Because the KL-divergence is always positive, we must that that $E(\cdot)$ is positive, and thus

$$\log p_\theta(\mathrm{x}) \geq \mathbb{E}_{\mathrm{z}\sim q_\phi}[\log p_\theta(\mathrm{x}\mid \mathrm{z}) ] + \Omega(\phi) \triangleq \mathcal{L}(\theta, \phi, \mathrm{x})$$

Thus, to estimate an intractable evidence $\log p_\theta(\mathrm{x})$, we can optimize the evidence lower bound $\mathcal{L}(\theta, \phi, \mathrm{x})$ over $\phi$ to tighten the bound so that $\mathcal{L}(\theta, \phi, \mathrm{x}) \approx \log p_\theta(\mathrm{x})$.

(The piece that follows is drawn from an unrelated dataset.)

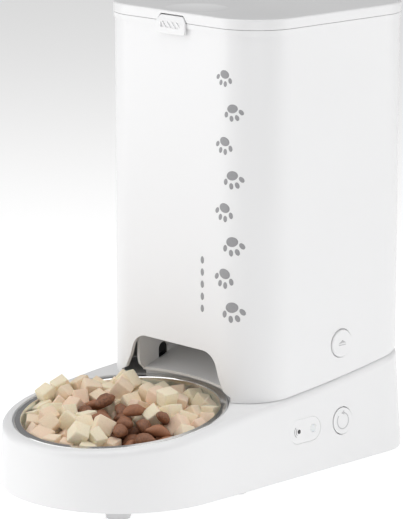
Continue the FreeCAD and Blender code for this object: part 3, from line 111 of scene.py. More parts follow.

The distributions $p(\mathrm{z})$ and $p_\theta(\mathrm{x}\mid\mathrm{z})$ are often chosen to be multivariate gaussians to obtain a closed form for $\Omega(\phi)$.
The expectation term $\mathbb{E}_{\mathrm{z}\sim q_\phi}[\log p_\theta(\mathrm{x}\mid \mathrm{z}) ]$ is often estimated using monte-carlo methods.

## A second derivation

A second derivation, found in this famous paper on normalizing flows uses Jensen's inequality.
Indeed, by the concavity of the logarithm, we have for any distribution $p$ the inequality $\log(\mathbb{E}_p[Y]) \geq \mathbb{E}_p[\log(Y)]$.
In particular, we can apply this inequality to derive the inequality through the steps

\begin{align}
\log p_\theta(\mathrm{x}) &= \log\int_\mathcal{Z} p_\theta(\mathrm{x}\mid \mathrm{z})p(\mathrm{z})\,\mathrm{dz} \\
&= \log\int_\mathcal{Z} \dfrac{q_\phi(\mathrm{z}\mid \mathrm{x})}{q_\phi(\mathrm{z}\mid \mathrm{x})}\, p_\theta(\mathrm{x}\mid \mathrm{z})p(\mathrm{z})\,\mathrm{dz} \\
&\geq \int_\mathcal{Z} q_\phi(\mathrm{z}\mid \mathrm{x})\log\dfrac{p_\theta(\mathrm{x}\mid \mathrm{z}) p(\mathrm{z})}{q_\phi(\mathrm{z}\mid \mathrm{x})}\, \,\mathrm{dz}
\\
& = \mathbb{E}_{\mathrm{z}\sim q_\phi}[\log p_\theta(\mathrm{x}\mid \mathrm{z}) ]\; – \mathrm{KL}(q_\phi(\mathrm{z}\mid \mathrm{x})\parallel p(\mathrm{z}))
\end{align}

This proof is elegant but does not give an analytic expression for the jensen gap $\log p_\theta(\mathrm{x}) – \mathbb{E}_{\mathrm{z}\sim q_\phi}[\log p_\theta(\mathrm{x}\mid \mathrm{z}) ] + \Omega(\phi)$.
This gap has the exact form $E(\cdot)$ derived in the previous section.